Now! has really sucked me in though. Hickman’s Avengers, Aaron’s Thor, Waid’s Hulk are all great. I’d include Age of Ultron as well. I’m not reading the tie ins, so it isn’t ruining anyhing else for me, and the book itself has great art and a fun dumb surprising time travel story. I love how it keeps unfolding in unexpected directions and I love the little moments Bendis slips in. (The line about “are we sure we have the right one?” In regard to Wolverine made me laugh out loud)
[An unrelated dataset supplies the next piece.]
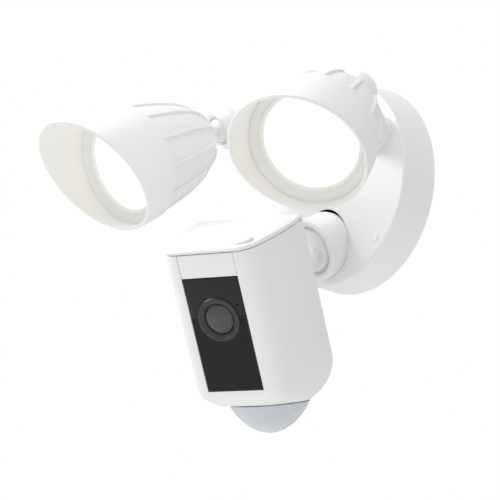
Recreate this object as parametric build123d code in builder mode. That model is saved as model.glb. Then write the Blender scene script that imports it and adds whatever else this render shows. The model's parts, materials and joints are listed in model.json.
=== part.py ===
from build123d import *
from math import sin, cos, tan, radians, sqrt
import os

os.makedirs("parts", exist_ok=True)

# ---------------------------------------------------------------------------
# Wall-mounted floodlight security camera.  Millimetres.
# Origin: centre of the round canopy on the wall plane (y = 0).
# +Y points into the wall, the front faces -Y, +Z is up, +X is to the right.
# ---------------------------------------------------------------------------

# canopy (round base)
can_r = 68.4          # drum radius at the wall
can_rf = 66.8         # drum radius at its front edge
can_edge = 25.2       # drum depth
can_apex = 31.0       # depth at the middle of the crowned face
can_t = 2.4           # moulded wall

# lamp arms
arm_seat = (43.0, 26.0)       # x, z of each arm's seat on the canopy face
arm_seat_y = -29.5
arm_tube_r = 10.5
joint_x, joint_y, joint_z = 63.0, -65.0, 41.0     # lamp ball centres (mirrored in x)
knuckle_r = 13.5
lball_r = 9.5
lstem_r = 4.5
run = 0.05                    # running clearance of every ball and pivot
knuckle_open = 62.0           # half angle of the knuckle's mouth, degrees
knuckle_yaw, knuckle_pitch = 12.0, 30.0

# lamp heads: yaw (towards +X) and pitch (down) at rest
aim = {"left": (-2.5, 27.0), "right": (27.0, 34.0)}
mouth_tilt = 22.0             # visor cut, top lip longest
mouth_d = 113.5               # ball centre to mouth plane, along the axis
lens_d = 87.0                 # ball centre to the lens face

# camera ball
cball = (0.0, -34.0, -42.5)
cball_r = 16.5
csocket_r = 20.5
csocket_in = 18.05
csocket_pitch = 27.0
ccollar_r = 9.5
csocket_open = 63.0

# camera unit
unit_yaw, unit_pitch = 21.3, 31.1
unit_o = (32.3, -138.0, -116.4)      # middle of the black face panel
panel_w, panel_top, panel_bot = 37.0, 35.7, -35.7
lens_v = 9.7
cap_v, cap_slope = 50.8, 0.035       # cap seam, falling towards the back
rear_n = -64.0
wall = 2.2


def vadd(a, b, k=1.0):
    return (a[0] + k * b[0], a[1] + k * b[1], a[2] + k * b[2])


def cross(a, b):
    return (a[1] * b[2] - a[2] * b[1], a[2] * b[0] - a[0] * b[2], a[0] * b[1] - a[1] * b[0])


def aim_axes(yaw, pitch):
    """Right, up and forward directions of a piece aimed by yaw and pitch."""
    y, p = radians(yaw), radians(pitch)
    n = (sin(y) * cos(p), -cos(y) * cos(p), -sin(p))
    u = (cos(y), sin(y), 0.0)
    return u, cross(n, u), n


# =================== canopy and what it holds ===============================
sock_b = (0.0, -cos(radians(csocket_pitch)), -sin(radians(csocket_pitch)))
sock_plane = Plane(origin=cball, x_dir=(1, 0, 0), z_dir=sock_b)

with BuildPart() as canopy_shell:
    with BuildSketch(Plane.XY) as canopy_profile:
        with BuildLine():
            Line((can_r, 0), (can_rf, -can_edge))
            ThreePointArc((can_rf, -can_edge), (can_rf * 0.5, -can_apex + (can_apex - can_edge) * 0.26), (0, -can_apex))
            Line((0, -can_apex), (0, -can_apex + can_t))
            ThreePointArc((0, -can_apex + can_t), (can_rf * 0.48, -can_apex + can_t + (can_apex - can_edge) * 0.25),
                          (can_rf - can_t, -can_edge + can_t))
            Line((can_rf - can_t, -can_edge + can_t), (can_r - can_t, 0))
            Line((can_r - can_t, 0), (can_r, 0))
        make_face()
        fillet(canopy_profile.vertices().sort_by_distance((can_rf, -can_edge))[0], 2.0)
    revolve(axis=Axis.Y)
    # flat seats for the two arms
    with BuildSketch(Plane.XZ.offset(23.0)):
        with Locations((arm_seat[0], arm_seat[1]), (-arm_seat[0], arm_seat[1])):
            Circle(12.8)
    extrude(amount=-arm_seat_y - 23.0)
    # posts for the back plate's screws
    with BuildSketch(Plane.XZ.offset(6.0)):
        with Locations((22, 53), (-22, 53), (42, -40), (-42, -40)):
            Circle(3.4)
    extrude(amount=20.6)
    # lug that hooks through the bracket's window
    with BuildSketch(Plane.XZ.offset(6.8)):
        with Locations((63.2, 0)):
            Rectangle(6.0, 9.0)
    extrude(amount=2.6)
    # arm tail holes
    with BuildSketch(Plane.XZ.offset(20.0)):
        with Locations((arm_seat[0], arm_seat[1]), (-arm_seat[0], arm_seat[1])):
            Circle(8.1)
    extrude(amount=14, mode=Mode.SUBTRACT)
    # camera socket hole
    with BuildSketch(sock_plane.offset(-26)):
        Circle(csocket_r + 0.1)
    extrude(amount=60, mode=Mode.SUBTRACT)
    # screw pilot holes and the side fixing hole
    with BuildSketch(Plane.XZ.offset(5.0)):
        with Locations((22, 53), (-22, 53), (42, -40), (-42, -40)):
            Circle(1.3)
    extrude(amount=13, mode=Mode.SUBTRACT)
    with BuildSketch(Plane.YZ.offset(-72)):
        with Locations((-9.0, 0)):
            Circle(2.1)
    extrude(amount=12, mode=Mode.SUBTRACT)
canopy_shell.part.label = "canopy_shell"
export_step(canopy_shell.part, "parts/canopy_shell.step")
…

So I think it’s great. I learned a while ago from Back to the Future that these stories are much more fun if you dont sweat the pretend time physics. I love apocalyptic dystopian futures with angry disillusioned Spider-Men and all that jazz. Keep it coming, throw in some dinosaurs. Amp up the time travel. Keep the popcorn coming! And more Carlos Pacheco.
If you enjoy something, it doesn’t matter whether you’re in the minority or not. My questions with the book aren’t the time-travel (which is the first thing that really locked in and worked for me) but the fact that we had 3 issues of pointless build-up before someone even MENTIONED time-travel.
Yeah I dig it. I was surprised at the general consensus though.
The first three issues were there to set up how awful the future/present world was, so that readers would be SOMEWHAT sympathetic to Wolverine’s unilateral decision to kill Pym. “Anything is better than this”. Whether it was successful or not is debatable. I appreciated the She Hulk/Luke Cage stuff and I thought the Vision reveal was good. I really liked how crazy a curveball the time travel was. “Avengers are up for anything!” sort of stuff. I’m hoping the story jumps again and shows us what that crew is up to in the future.
If time travel tales have taught me anything, this is all Wolverine’s fault.